Sierra Leone - Una esperienza “forte”

Mi chiamo Sara, ho 22 anni e mi sono laureata in infermieristica lo scorso novembre. Avrei potuto iniziare a lavorare subito, invece ho deciso di partire e andare in Africa, con l’idea di fare un’esperienza diversa e di poter mettere in pratica quello che ho studiato.
Mi sono ritrovata quindi nella capitale, Freetown, ospite di Don Maurizio, prete facente parte della congregazione dei Giuseppini del Murialdo. In Sierra Leone la congregazione ha fondato scuole primarie, secondarie e professionali; ospedali; orfanotrofi, nati all’epoca della guerra civile per aiutare i bambini amputati, rimasti orfani o bambini soldato (1991-2002), ora accoglie per lo più ragazzi rimasti soli a causa dell’ebola (2014-2016) e un progetto di adozioni a distanza.

L’Africa non è stata facile. Mi trovavo lontano da tutto, o quasi, ciò che conoscevo, dalle mie comodità: non avevo sempre internet, spesso mancavano luce e acqua, mi dovevo lavare i denti con le bottigliette di acqua comprate al supermercato perché non potevo usare l’acqua dei rubinetti… La Sierra Leone è immondizia lungo tutte le strade, è confusione, è bugie e furti per la necessità di sopravvivere. È come la immaginiamo: povera, con i bambini e le ragazzine che vendono acqua ai lati della strada per racimolare un po' di soldi e spesso neanche ce la fanno; o ragazze incinte senza una casa, senza lavoro e senza soldi che non sanno dove andare, perché la loro famiglia le ha abbandonate non potendo badare a loro. 
Ma la Sierra Leone non è solo questo, è soprattutto musica, balli e canti, è la gioia dei bambini che hanno la possibilità di andare a scuola vestiti ognuno con la propria divisa colorata (che una volta tornati a casa, ogni pomeriggio lavano e stirano per il giorno dopo); è la sorpresa dei bambini che ti sorridono con tutti i denti vedendoti per strada; è la cordialità delle persone.
Ho passato le prime quattro settimane in questa comunità abitata oltre che da Don Maurizio da altri 4 confratelli. Ho vissuto con loro, mangiato e pregato con loro. Ho vissuto la vita della comunità, una comunità aperta a tutti che ogni giorno vede arrivare un numero enorme di persone, chi a salutare, chi a chiedere aiuto, chi a dare una mano. Ho visto ragazze amputate, reduci della guerra civile, ormai divenute grandi, che hanno studiato e hanno un proprio lavoro e una propria famiglia. In questa comunità ho assistito a dei momenti di difficoltà: ricordo di una ragazza completamente sola con due figli piccoli, senza lavoro e abbandonata da tutti, arrivare per chiedere un aiuto; le abbiamo donato dei vestiti e un po' di soldi. Ma in questa comunità ho vissuto anche dei bei momenti di gioia come quando è arrivato il container con le donazioni e tutti insieme abbiamo lavorato per svuotarlo e sistemare ciò che conteneva. Ho contribuito a dispensare cibo e vestiti per chi ne aveva più bisogno.

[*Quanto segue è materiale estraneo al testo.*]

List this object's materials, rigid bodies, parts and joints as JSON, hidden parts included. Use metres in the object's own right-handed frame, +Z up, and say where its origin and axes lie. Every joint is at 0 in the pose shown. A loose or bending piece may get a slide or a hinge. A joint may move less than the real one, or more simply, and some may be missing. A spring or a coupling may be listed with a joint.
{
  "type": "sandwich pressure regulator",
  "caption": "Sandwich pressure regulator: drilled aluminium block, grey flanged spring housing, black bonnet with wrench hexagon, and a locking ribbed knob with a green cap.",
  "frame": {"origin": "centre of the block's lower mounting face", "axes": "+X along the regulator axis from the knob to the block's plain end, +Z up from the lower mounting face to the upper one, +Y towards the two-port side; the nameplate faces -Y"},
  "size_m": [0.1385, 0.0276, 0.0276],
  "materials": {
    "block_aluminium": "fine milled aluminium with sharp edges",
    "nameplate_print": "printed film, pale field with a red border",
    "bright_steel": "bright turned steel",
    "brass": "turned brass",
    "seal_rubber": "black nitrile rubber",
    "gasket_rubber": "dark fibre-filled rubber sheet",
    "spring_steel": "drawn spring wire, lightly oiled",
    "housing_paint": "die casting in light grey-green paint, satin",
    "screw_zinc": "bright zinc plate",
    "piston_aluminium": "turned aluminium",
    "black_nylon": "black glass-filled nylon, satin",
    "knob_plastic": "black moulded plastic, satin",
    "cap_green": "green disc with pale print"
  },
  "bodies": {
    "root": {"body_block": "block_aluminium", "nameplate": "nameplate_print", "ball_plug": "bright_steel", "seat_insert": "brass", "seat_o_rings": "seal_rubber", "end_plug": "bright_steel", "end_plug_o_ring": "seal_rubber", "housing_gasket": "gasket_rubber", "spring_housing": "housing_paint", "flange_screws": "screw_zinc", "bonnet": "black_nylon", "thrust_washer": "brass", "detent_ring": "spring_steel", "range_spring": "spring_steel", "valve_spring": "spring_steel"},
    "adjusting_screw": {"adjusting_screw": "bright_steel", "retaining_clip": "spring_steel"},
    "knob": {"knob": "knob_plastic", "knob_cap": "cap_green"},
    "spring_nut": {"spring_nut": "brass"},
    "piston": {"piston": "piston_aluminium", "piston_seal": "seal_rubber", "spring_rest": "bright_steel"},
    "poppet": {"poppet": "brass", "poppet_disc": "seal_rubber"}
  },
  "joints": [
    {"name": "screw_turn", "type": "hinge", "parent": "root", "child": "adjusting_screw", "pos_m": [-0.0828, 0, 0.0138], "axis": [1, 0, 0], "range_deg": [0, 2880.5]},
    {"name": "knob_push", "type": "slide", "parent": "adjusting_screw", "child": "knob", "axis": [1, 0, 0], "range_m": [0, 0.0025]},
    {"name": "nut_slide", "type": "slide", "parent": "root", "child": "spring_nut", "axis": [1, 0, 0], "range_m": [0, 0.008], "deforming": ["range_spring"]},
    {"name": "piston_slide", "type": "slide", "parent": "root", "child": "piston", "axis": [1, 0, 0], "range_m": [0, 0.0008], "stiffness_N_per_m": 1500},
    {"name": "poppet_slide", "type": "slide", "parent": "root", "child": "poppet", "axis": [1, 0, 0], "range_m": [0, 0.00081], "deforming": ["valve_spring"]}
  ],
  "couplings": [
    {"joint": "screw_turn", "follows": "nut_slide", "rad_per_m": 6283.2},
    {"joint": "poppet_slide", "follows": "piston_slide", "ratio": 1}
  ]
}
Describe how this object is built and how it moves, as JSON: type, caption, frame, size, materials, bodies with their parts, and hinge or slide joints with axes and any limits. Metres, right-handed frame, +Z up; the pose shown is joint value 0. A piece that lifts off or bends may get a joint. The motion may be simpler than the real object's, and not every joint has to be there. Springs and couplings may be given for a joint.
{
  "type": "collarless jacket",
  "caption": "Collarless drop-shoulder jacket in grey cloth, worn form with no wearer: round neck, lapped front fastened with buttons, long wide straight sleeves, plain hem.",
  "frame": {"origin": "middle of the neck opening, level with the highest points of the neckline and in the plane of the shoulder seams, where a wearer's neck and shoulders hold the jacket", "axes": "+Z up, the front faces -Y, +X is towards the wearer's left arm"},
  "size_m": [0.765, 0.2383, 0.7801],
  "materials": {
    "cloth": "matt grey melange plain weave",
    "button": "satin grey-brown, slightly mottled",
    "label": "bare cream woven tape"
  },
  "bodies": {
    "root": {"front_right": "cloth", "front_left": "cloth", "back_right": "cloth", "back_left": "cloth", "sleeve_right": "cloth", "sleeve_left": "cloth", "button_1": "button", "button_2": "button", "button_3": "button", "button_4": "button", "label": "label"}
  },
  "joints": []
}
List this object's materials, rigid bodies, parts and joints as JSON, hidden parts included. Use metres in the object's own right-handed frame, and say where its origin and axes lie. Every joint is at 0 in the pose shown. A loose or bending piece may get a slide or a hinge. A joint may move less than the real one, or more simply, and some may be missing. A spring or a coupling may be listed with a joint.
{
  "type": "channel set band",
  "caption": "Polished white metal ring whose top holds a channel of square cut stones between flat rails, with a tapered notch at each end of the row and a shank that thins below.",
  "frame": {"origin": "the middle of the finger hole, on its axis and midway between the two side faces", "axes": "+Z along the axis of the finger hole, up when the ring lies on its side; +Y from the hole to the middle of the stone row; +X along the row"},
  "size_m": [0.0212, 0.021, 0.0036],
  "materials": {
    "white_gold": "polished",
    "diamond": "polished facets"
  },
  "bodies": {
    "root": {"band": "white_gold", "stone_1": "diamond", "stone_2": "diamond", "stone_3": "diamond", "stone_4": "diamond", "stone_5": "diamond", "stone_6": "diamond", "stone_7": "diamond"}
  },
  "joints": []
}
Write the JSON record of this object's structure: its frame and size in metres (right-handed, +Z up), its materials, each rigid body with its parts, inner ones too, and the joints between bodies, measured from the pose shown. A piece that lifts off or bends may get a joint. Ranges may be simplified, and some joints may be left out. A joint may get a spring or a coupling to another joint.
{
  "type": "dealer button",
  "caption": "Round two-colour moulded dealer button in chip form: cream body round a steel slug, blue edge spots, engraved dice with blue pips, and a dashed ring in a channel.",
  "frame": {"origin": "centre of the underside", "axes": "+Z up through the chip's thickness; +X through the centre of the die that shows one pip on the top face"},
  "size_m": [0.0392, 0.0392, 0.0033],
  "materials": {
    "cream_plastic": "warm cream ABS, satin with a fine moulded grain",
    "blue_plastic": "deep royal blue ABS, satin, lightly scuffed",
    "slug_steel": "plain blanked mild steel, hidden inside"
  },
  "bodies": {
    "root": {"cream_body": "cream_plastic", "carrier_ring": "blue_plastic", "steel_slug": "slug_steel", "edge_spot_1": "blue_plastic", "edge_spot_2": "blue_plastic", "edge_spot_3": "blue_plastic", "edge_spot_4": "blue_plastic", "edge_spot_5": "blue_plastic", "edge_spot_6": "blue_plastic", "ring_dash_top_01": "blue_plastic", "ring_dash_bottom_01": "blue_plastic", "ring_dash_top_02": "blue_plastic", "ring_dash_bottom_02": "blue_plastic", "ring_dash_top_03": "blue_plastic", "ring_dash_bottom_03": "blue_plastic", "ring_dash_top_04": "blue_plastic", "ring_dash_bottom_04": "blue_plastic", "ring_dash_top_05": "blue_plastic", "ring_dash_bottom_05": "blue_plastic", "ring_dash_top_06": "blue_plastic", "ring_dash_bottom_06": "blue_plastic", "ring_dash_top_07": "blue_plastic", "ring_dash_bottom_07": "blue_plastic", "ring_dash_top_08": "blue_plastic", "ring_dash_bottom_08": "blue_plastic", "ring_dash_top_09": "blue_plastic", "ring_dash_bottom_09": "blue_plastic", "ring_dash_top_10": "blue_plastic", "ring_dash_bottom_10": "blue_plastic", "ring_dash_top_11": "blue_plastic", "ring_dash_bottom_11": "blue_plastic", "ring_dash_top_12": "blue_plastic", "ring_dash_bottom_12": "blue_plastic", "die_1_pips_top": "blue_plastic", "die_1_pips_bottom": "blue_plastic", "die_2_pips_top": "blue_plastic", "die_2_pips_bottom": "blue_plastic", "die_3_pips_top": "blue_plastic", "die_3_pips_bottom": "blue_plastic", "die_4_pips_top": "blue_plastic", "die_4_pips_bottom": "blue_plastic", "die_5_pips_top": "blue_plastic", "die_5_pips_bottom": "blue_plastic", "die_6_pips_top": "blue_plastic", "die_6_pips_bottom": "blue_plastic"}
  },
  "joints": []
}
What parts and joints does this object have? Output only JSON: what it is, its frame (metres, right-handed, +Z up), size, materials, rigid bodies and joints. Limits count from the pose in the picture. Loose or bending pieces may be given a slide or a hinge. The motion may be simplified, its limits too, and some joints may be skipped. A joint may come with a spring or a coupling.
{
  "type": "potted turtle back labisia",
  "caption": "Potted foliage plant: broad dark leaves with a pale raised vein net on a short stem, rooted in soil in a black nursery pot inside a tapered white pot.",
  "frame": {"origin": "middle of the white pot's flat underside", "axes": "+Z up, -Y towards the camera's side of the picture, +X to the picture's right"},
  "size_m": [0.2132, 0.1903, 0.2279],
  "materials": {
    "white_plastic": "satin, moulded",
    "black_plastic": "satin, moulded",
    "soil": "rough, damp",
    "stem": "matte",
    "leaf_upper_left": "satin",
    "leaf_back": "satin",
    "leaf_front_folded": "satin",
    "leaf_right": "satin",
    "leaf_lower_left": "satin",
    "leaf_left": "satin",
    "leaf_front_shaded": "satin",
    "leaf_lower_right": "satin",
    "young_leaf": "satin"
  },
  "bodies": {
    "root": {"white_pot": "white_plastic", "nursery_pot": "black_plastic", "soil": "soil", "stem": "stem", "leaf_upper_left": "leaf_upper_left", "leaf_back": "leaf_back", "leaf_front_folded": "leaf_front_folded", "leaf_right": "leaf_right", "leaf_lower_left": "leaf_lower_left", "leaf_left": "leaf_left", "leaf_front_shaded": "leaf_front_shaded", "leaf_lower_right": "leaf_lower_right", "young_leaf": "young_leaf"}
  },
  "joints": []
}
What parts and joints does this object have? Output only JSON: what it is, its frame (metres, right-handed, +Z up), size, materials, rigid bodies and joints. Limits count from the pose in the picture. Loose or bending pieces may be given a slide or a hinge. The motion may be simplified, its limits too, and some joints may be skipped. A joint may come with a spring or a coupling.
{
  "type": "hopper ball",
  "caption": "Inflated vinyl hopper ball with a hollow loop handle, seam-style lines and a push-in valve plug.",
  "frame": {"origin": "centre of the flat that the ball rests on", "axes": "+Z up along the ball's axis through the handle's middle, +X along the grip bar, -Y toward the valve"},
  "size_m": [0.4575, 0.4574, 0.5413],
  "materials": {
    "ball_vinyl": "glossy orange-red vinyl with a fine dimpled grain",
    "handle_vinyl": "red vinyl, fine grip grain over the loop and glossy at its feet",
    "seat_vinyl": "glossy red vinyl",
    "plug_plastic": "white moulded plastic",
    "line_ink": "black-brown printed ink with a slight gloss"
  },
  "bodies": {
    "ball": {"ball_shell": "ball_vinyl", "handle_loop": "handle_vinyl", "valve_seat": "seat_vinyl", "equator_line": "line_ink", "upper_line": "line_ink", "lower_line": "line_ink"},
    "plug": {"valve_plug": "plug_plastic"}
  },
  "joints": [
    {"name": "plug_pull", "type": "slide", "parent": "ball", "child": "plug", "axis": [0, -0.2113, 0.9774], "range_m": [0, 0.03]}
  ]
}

Successivamente, per due settimane, invece ho potuto conoscere un’equipe di professionisti sanitari italiani (un chirurgo generale, un urologo, un’anestesista e un’infermiera) venuti dalla Casa di Cura Giovanni XXIII di Monastier (TV) per operare gratis nell’ospedale Love Bridges di Lokomasama, gestito da Padre Ignazio, un altro missionario italiano. Questi mi hanno coinvolto e ho potuto dar loro una mano in sala operatoria. I pazienti che arrivavano da tutta la Sierra Leone ogni giorno erano tantissimi. Potevano ricevere visite e operazioni gratis, quando in questo Paese nulla è gratis e molto spesso le persone non riescono a pagare per la propria sanità. Arrivavano con la propria famiglia la quale rimaneva a loro fianco e si mettevano a cucinare il riso fuori dal reparto. La gioia nei loro occhi ogni volta che ti vedevano era sorprendente!
Questa esperienza non è stata per niente facile, ma sono contenta di averla fatta. Mi sono resa conto davvero di quanto siamo fortunati, di quante cose possiamo avere e a volte con quanta facilità possiamo ottenerle. Mi sono resa conto anche di quanto è bello mettersi a disposizione degli altri e donare quello che possiamo a chi ne ha più bisogno, gli occhi e i sorrisi di quelle persone è ciò che ripaga di più. Ogni tanto ho cucinato insieme alle ragazze dell’orfanatrofio dei dolci semplici, cosa che per loro è stata una novità, perché non hanno la possibilità di mangiare i dolci: mi sono resa conto dell’importanza e la bellezza delle piccole cose!